When the literati debate the virtues of Stephen Sondheim versus Andrew Lloyd Webber, the forgotten man is Jerry Herman, whose popular touch cannot be dismissed. His Hello, Dolly! ran on Broadway for 2,844 performances, longer than anything Sondheim has dreamed of, and is returning to Broadway this season. La Cage aux Folles ran for 1,761 performances and the 1966 Mame for 1,508.
Mame features a book by Jerome Lawrence and Robert E. Lee, based on their 1956 hit play Auntie Mame, which in turn was based on Patrick Dennis' best-selling novel. The play became a huge success as a film in 1958, with Rosalind Russell re-creating her Broadway triumph. The musical (which starred Angela Lansbury) did not fare nearly as well in the disastrous 1974 film starring Lucille Ball.
Dennis' semiautobiographical novel spins the tale of the unforgettable eccentric who took charge of his upbringing in the 1920s after his father died. Auntie Mame lived a fabled life among the rich of Manhattan, a glamorous environment rife with speakeasies, free love and avant-garde artists.
Young Patrick's education is guided by his free-spirited aunt through Prohibition, the Depression and into the Eisenhower years of national apathy. Auntie Mame's philosophy is summed up in the memorable line: "Life is a banquet, and most poor sons of bitches are starving to death!" Or as she puts it even more succinctly, "Live! Live! Live!"

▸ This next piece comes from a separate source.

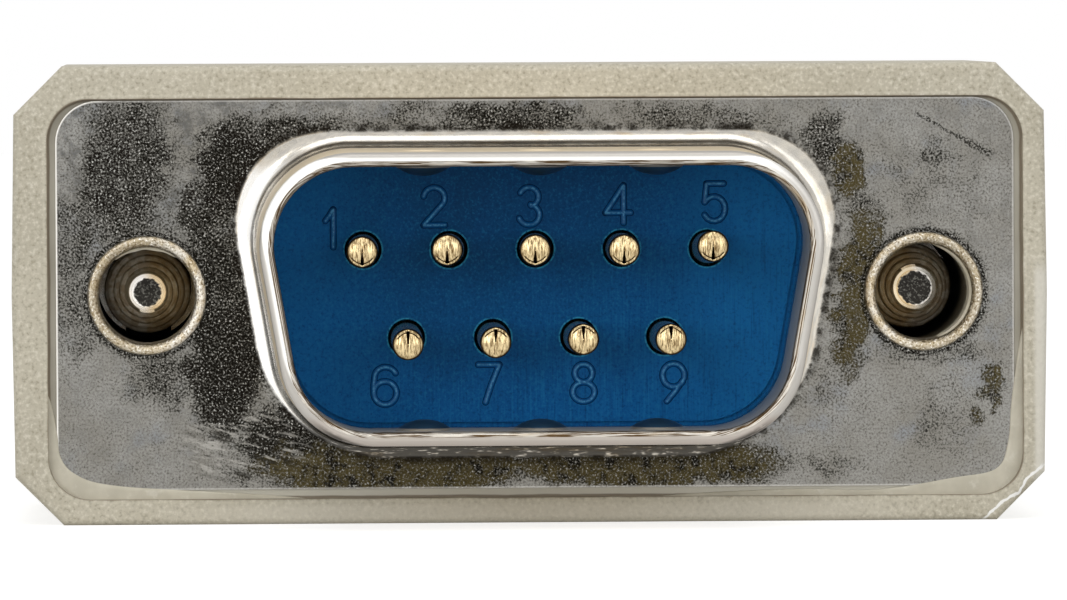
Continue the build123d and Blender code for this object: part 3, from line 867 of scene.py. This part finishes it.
strokes = {
    1: [[(0.0, 0.70), (0.45, 0.84), (0.85, 1.0)], [(0.85, 1.0), (0.85, 0.0)]],
    2: [arc(0.5, 0.72, 0.5, 0.28, 170, -30) + [(0.0, 0.0)], [(0.0, 0.0), (1.0, 0.0)]],
    3: [arc(0.48, 0.75, 0.47, 0.25, 155, -75), arc(0.48, 0.27, 0.52, 0.27, 82, -160)],
    4: [[(0.72, 0.0), (0.72, 1.0)], [(0.72, 1.0), (0.0, 0.27)], [(0.0, 0.27), (1.0, 0.27)]],
    5: [[(0.92, 1.0), (0.14, 1.0)], [(0.14, 1.0), (0.06, 0.52)], arc(0.48, 0.33, 0.50, 0.33, 148, -150)],
    6: [arc(0.52, 0.72, 0.48, 0.28, 25, 165) + [(0.0, 0.52)] + arc(0.5, 0.31, 0.5, 0.31, 178, 538, 26)],
    7: [[(0.0, 1.0), (1.0, 1.0)], [(1.0, 1.0), (0.62, 0.48), (0.34, 0.0)]],
    8: [arc(0.5, 0.76, 0.40, 0.24, -90, 270, 24), arc(0.5, 0.26, 0.50, 0.26, 90, 450, 26)],
    9: [arc(0.5, 0.69, 0.5, 0.31, -15, 345, 26) + [(0.92, 0.55), (0.60, 0.28), (0.20, 0.0)]],
}
# Middle of each number measured from its contact's axis, and its width, in millimetres
number_places = {
    1: (-1.06, 0.70, 0.52), 2: (-0.48, 1.39, 0.91), 3: (-0.18, 1.38, 0.88), 4: (-0.10, 1.43, 1.04),
    5: (0.24, 1.47, 0.94), 6: (-0.70, -1.54, 0.97), 7: (-0.13, -1.48, 0.91), 8: (0.15, -1.48, 0.94),
    9: (0.28, -1.48, 0.94),
}
number_height = 1.44
bead_radius = 0.115
bead_proud = 0.080
contact_axes = {}
for i in range(1, 6):
    contact_axes[i] = ((i - 3) * pin_pitch, row_gap / 2)
for i in range(6, 10):
    contact_axes[i] = ((i - 7.5) * pin_pitch, -row_gap / 2)


def stroke_mesh():
    """Edges only: every stroke of every number, on the face's plane."""
    points, edges = [], []
    bead_y = face_y + bead_radius - bead_proud
    for digit, (dx, dz, width) in number_places.items():
        x0 = contact_axes[digit][0] + dx - width / 2 + bead_radius
        z0 = contact_axes[digit][1] + dz - number_height / 2 + bead_radius
        inner_width, inner_height = width - 2 * bead_radius, number_height - 2 * bead_radius
        for stroke in strokes[digit]:
            for i, (u, v) in enumerate(stroke):
                if i:
                    edges.append((len(points) - 1, len(points)))
                points.append(((x0 + u * inner_width) * mm, bead_y * mm, (z0 + v * inner_height) * mm))
    mesh = bpy.data.meshes.new("number_strokes")
    mesh.from_pydata(points, edges, [])
    return mesh


print(sum(len(s) for group in strokes.values() for s in group), "stroke points")

# %% [markdown]
# The node tree has named inputs, so the same tree can bead any line work: the bead's radius,
# how many sides it has, and its material.

# %% Bead tree
class GeometryTree(Wiring):
    """A geometry tree with named inputs. It keeps their identifiers, by which a modifier sets them."""

    def __init__(self, name, inputs, output):
        super().__init__(bpy.data.node_groups.new(name, "GeometryNodeTree"))
        sockets = self.tree.interface
        self.ids = {}
        for label, (kind, value) in inputs.items():
            item = sockets.new_socket(name=label, in_out="INPUT", socket_type="NodeSocket" + kind)
            if value is not None:
                item.default_value = value
            self.ids[label] = item.identifier
        sockets.new_socket(name=output, in_out="OUTPUT", socket_type="NodeSocketGeometry")
        self.given = self.add("NodeGroupInput").outputs
        self.result = self.add("NodeGroupOutput").inputs[0]

    def made(self, kind, **inputs):
        """Adds a geometry node, feeds its inputs by name and returns its first output."""
        node = self.add("GeometryNode" + kind)
        for key, value in inputs.items():
            self.feed(node.inputs[key.replace("_", " ")], value)
        return node.outputs[0]

    def close(self, geometry):
        """Ends the tree with real geometry in the finish that was given."""
        real = self.made("RealizeInstances", Geometry=geometry)
        self.feed(self.result, self.made("SetMaterial", Geometry=real, Material=self.given["Finish"]))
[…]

Auntie Mame's adventurous and elegant lifestyle prefigured the '60s and the exhilarating influence of Jackie and John Kennedy. In the sleepy years of postwar conformity, it was a paean to exuberance, a call to rebellious liberation from the musty precepts of buttoned-down morality.
Lawrence and Lee's book provides no more than sketchy highlights from their hilarious play, but everything that is missing is more than made up for by Herman's terrific score and memorable lyrics. There are vibrant songs like "Open a New Window" and "It's Today," alternating with touching ballads like "My Best Girl" and "If He Walked Into My Life."
Most memorable is the rousing title song that rivals "Hello, Dolly!" for kitschy power. Both songs were brilliantly parodied by the great song from A Chorus Line called "One Singular Sensation," but the parody is a testament to the irresistible charm of the originals.
Imaginatively directed by Gregory Jaye, the Theater Works production of Mame shows just what can be accomplished with a lot of love and a minuscule budget. This company exemplifies the best meaning of the term amateur, artistic work created for love, not professional gain. Cast members work their tails off, and offer their hearts generously on their sleeves.
Jaye is blessed to have Kim Haveman in the title role, singing with the authority of a Broadway star. She provides the center on which this universe revolves, and she delivers with such winning style that almost everyone who plays with her looks good.
She is matched by a handsome and charming Kendall Lee Linn as Beauregard Jackson Picket Burnside, the wealthy gentleman from Georgia who rescues her from poverty. Together, Haveman and Linn make an enchanting couple who stir our romantic imagination.
Also effective are Lyman Akers as the stalwart friend M. Lindsay Woolsey and Jacque M. Collins as Mame's prudish secretary, Agnes Gooch. In a clever piece of casting, Mame's bosom pal Vera Charles, the gin-swilling first lady of the stage, is played by baritone G.C. Santos. At a time when Patrick Swayze and Terrence Stamp can look good in a dress, it's a logical move--and not so far afield from Beatrice Arthur, who originated the role in the musical.
Young Patrick is well-acted by Thomas Porter, although his voice sometimes cannot find quite the right pitch, and Michael P. Brooks straddles the line appropriately between sympathetic and obnoxious as the grown-up Patrick, although as an adult, he still can't carry his part of the melodies.
The triumph of the evening belongs to the charming choreography by Cynthia Rose. She keeps her amateur dancers moving with an lan and grace that belie their skill, and keep the whole enterprise in an ebullient mood.
You will hardly notice the skimpy sets or the sketchy acting or the occasional threadbare costume, because the spirit of the cast is so intoxicating you will feel happy to be in a theatre again, thrilling to music, feeling the rhythms, wiping away the stray tear.
One of the highlights of the musical, sung when the unconventional family is left destitute by the great crash on Wall Street, is a song called "We Need a Little Christmas." Auntie Mame and company exchange modest gifts in November, because they need Christmas then, rather than later. In our current conservative climate, the age of Gingrich and Dole and Congressional cuts to poor families and the elderly, maybe a liberal sprinkling of Mame is just what we need right now.